In the listing below, please print the line that contains "What build123d script" and every line that follows it, exactly.

— begin —

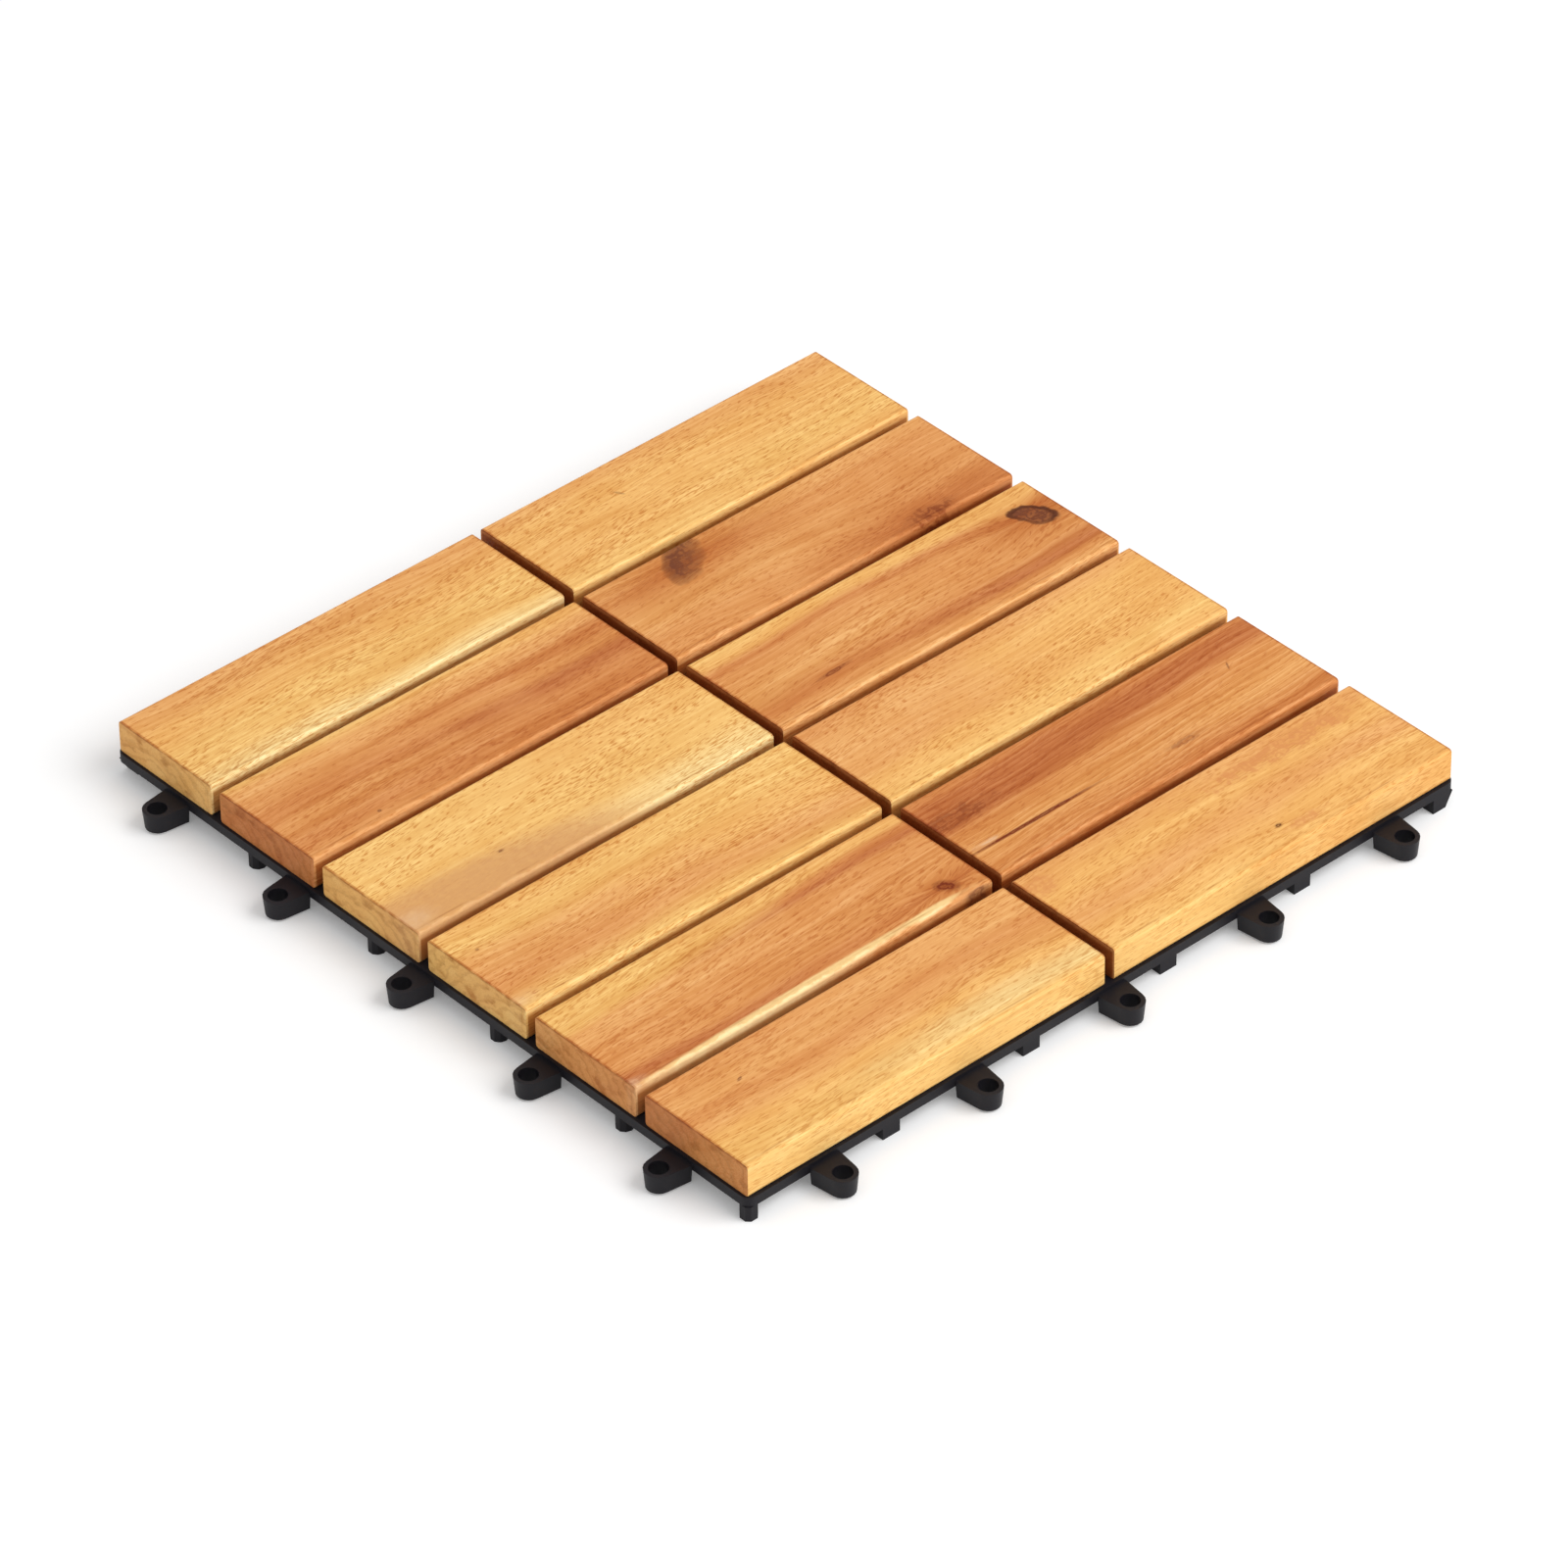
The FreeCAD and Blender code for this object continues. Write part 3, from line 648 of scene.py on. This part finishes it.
class TimberFinish(Coat):
    """Oiled, sanded acacia for one slat, with painted shade in the gaps between slats and a pale -Y arris
    that is partly sanded wood and partly painted highlight.

    The colours multiply the wood under them. Spans and levels are those of smooth steps, in millimetres
    where they measure the slat.
    """

    STREAK = (0.82, 0.67, 0.50, 1.0)
    LINE = (0.86, 0.73, 0.58, 1.0)
    FIBRE = (0.84, 0.71, 0.56, 1.0)
    SHEEN = (1.07, 1.16, 1.28, 1.0)
    CLOUD = (0.94, 0.87, 0.77, 1.0)
    PORE = (0.78, 0.61, 0.47, 1.0)
    FLECK = (1.06, 1.13, 1.19, 1.0)
    HALO = (0.74, 0.52, 0.36, 1.0)
    SCORCH = (0.58, 0.38, 0.26, 1.0)
    DUSK = (0.62, 0.46, 0.33, 1.0)
    # The next colour pales the -Y arris: partly sanded wood, partly painted highlight.
    RAW_AND_HIGHLIGHT = (1.15, 1.31, 1.58, 1.0)
    # The next colour is painted shade for the walls in the gaps between slats.
    GAP_SHADE = (0.54, 0.37, 0.25, 1.0)

    TURN_SPREAD = 60.0
    VEIN_LEAST = 0.15
    VEIN_SHARE = 0.5
    LINE_COUNT = 130.0
    LINE_BEND = 14.0
    LINE_SPAN = (0.1, 1.0)
    DARK_FIBRES = (0.42, 0.56)
    LIGHT_FIBRES = (0.52, 0.64)
    CLOUD_SPAN = (0.4, 0.65)
    CLOUD_SHARE = 0.6

    # Where the painted shade on the walls in the gaps between slats starts and how it deepens.
    UPRIGHT_SPAN = (0.2, 0.7)
    FIELD_RIM = (1.0, 0.5)
    END_SPAN = (0.5, 0.8)
    SHADE_STARTS = (1.8, 0.4)
    SHADE_FADE = 1.8

    # The outline of the pale -Y arris, partly sanded wood and partly painted highlight, and how far it
    # reaches down the wall.
    TEARS = (0.16, 0.0, 0.3)
    TEAR_SPAN = (0.35, 0.65)
    TEAR_LIMITS = (0.5, 1.9)
    TEAR_START = 0.4
    WALL_SPAN = (1.0, 4.5)
    WALL_LEAST = 0.35
    SEAM_PLACE = 2.0
    SEAM_SPAN = (0.1, 0.5)
    SEAM_SHARE = 0.5
    SEAM_BREAKS = (0.04, 0.0, 0.0)
    SEAM_BREAK_SPAN = (0.45, 0.6)
    ARRIS_SPAN = (0.3, 1.0)
    BURNS = (0.3, 0.22, 0.3)
    BURN_SPAN = (0.3, 0.6)
    BURN_LEVELS = (0.35, 0.9)

    SPECKLES = (1.5, 2.6, 2.6)
    SPECKLE_SPAN = (0.38, 0.62)
    SPECKLE_SHARE = 0.5
    PITH_REACH = 40.0
    PITH_TURN = 5.0
    PITH_DEPTH = -28.0
    END_DRIFT = (0.0, 0.12, 0.2)
    END_SHIFT = 31.0
    RING_COUNT = 1.5
    RING_BEND = 16.0
    RING_SHARE = 0.4
    END_PALE_SPAN = (0.36, 0.48)
    END_PALE_SHARE = 0.6
    END_DARK_SPAN = (0.54, 0.68)
    END_DARK_SHARE = 0.8

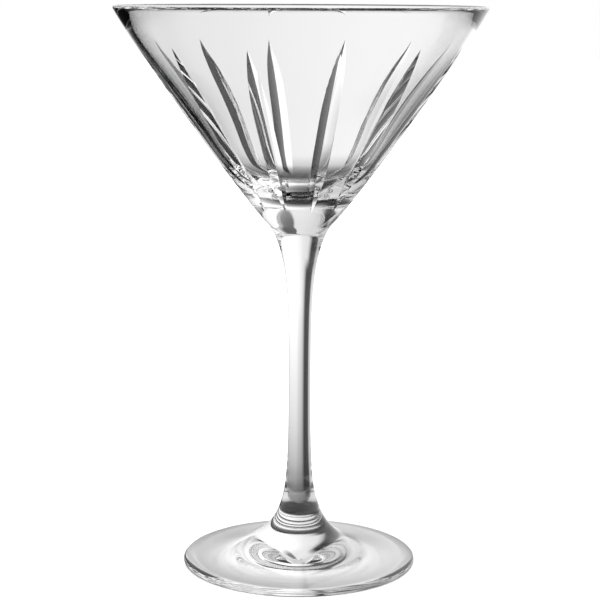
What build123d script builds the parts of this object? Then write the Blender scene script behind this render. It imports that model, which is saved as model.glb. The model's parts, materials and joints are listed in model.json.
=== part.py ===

— end —

Solution
What build123d script builds the parts of this object? Then write the Blender scene script behind this render. It imports that model, which is saved as model.glb. The model's parts, materials and joints are listed in model.json.
=== part.py ===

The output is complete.